Il y a néanmoins une page qui se tourne…
L’US Ivry Handball va disputer sa 66e saison en D1. Cela nécessite un renouvellement régulier des équipes. Pendant quelques années, il y a des ossatures qui restent. Il y a eu celle autour de Léo. Il y en aura maintenant une autre. Cela fait partie des moments difficiles émotionnellement. Après, sportivement, je pense que c’est totalement nécessaire. Il va falloir trouver des nouveaux automatismes, retravailler la notion de collectif, de faire groupe. Devenir une équipe solidaire et combattante sera le défi du staff et des prochains joueurs qui porteront nos couleurs et ce sera une nouvelle étape qui est plus que normale. On aimerait, parfois, continuer toujours avec les mêmes joueurs mais il y a des logiques sportives, individuelles et des choix de carrière pour certains. C’est dur, mais c’est normal. Il ne faut pas être nostalgique. Il faut savoir d’où l’on vient et où on veut aller.
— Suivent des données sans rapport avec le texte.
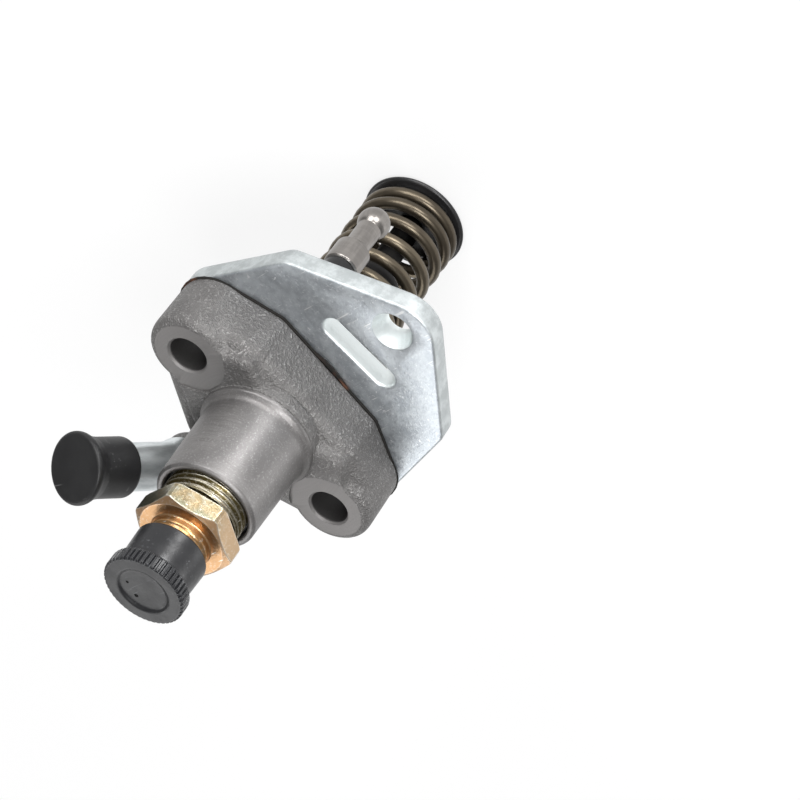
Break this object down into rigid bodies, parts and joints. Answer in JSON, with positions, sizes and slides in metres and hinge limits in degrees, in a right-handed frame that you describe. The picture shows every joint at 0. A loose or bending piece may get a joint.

Ivry c’est un projet de jeu. Un projet qui dépasse les acteurs, un projet sur le temps long et ce projet va continuer.
Tu le soulignais, le club sera pour la 66e saison au plus haut niveau. Ça c’est une vraie réussite, non ?
Cela reste extraordinaire en termes de performance. Peut-être que sur le temps court, on ne le voit pas, mais sur le temps long, c’est vraiment quelque chose de fantastique. Une performance qui sera difficile à égaler. 66 saisons en première division, cela veut dire qu’il y a ici un supplément d’âme. Il s’est exprimé sur cette dernière journée notamment, mais aussi dans tout ce qui se passe au quotidien, dans cette culture du sport et de ce que génère le sport pour le plus grand nombre à Ivry. C’est quelque chose de très fort.
Car ce championnat de première division, on l’oublie parfois, est d’une très grande densité…
Le niveau de la D1 ne cesse d’augmenter, vraiment. Les projets se structurent partout. Pour autant, l’argent ne fait pas tout et ça n’est pas parce que l’on a un banc avec des internationaux ou d’anciens grands joueurs qu’ont fait la différence. Nous avons notre politique de formation, la volonté d’allier des jeunes talents et des joueurs clubs, trouver aussi des talents venant de l’étranger. Cela a du sens. Et quand tout le monde se saisit de ce projet global, les joueurs sont, ici, dans une démarche différente. C’est toujours la question de ce qu’est le sport de haut niveau et à quoi il sert. Ici nous avons des réponses à cela. Dans le quotidien, on voit les émotions qui sont générées. On génère du commun à Ivry, du partage, de la vie et de l’envie. C’est notre perspective, être un club citoyen et engagé.
Le club va changer de statut dans les mois à venir. Pourquoi ?
Cela est nécessaire au regard du code du sport. Maintenant, il faut trouver le format de société qui nous ressemble. Il y a plusieurs possibilités. Nous cherchons un format de société qui est dans une réflexion partagée, où les uns et les autres peuvent avoir une voix. Le point d’atterrissage, ce sera janvier prochain avec une mise en œuvre en juin 2025. Il faut trouver une construction qui permettent d’élargir la place de chacun, qui permettent aux partenaires privés et publics d’avoir plus de place, mais aussi aux supporters, aux anciens joueurs, aux salariés, donc on travaille, on voit ce qui est possible, car dans le sport les modèles sont souvent identiques. Ce passage en société doit générer une nouvelle dynamique pour le club, pour une augmentation de moyens financiers. Nous avons souvent été à l’avant-garde à Ivry en ce qui concerne les organisations club, notamment via le centre de formation qui était en place dès 1997/1998. Il va falloir trouver un modèle innovant et audacieux, mais de manière concrète. Il faut passer de la parole aux actes.
Quelles sont les ambitions sportives pour la saison prochaine ?
Nous souhaitons clairement nous installer plus sereinement dans le milieu de tableau pour espérer prétendre à autre chose ensuite. Mais dès maintenant, c’est compliqué de se projeter avec un groupe qui doit se construire. Est-ce que l’on a des talents à Ivry ? Oui ! Nous avons les ingrédients pour avoir des prétentions. Toute la difficulté va être de construire ce collectif, au-delà du projet de jeu, d’avoir un projet commun, marcher ensemble dans une même direction. Il faudra se nourrir de ce qui a fonctionné cette saison, mais aussi et surtout de ce qui n’a pas fonctionné. Il faut être capable de regarder dans le rétro, avec honnêteté, à tous les étages du club. C’est important de se remettre en question pour se projeter. Mais nous sommes heureux, notamment, avec des futurs joueurs talentueux comme Mathis Beauchef, ou encore le fait d’avoir vu Toke Schröder s’exprimer avec Istres, ou encore Gretar Gudjonnson avec Sélestat, lors des finales de ProLigue. Nous avons de belles perspectives à venir.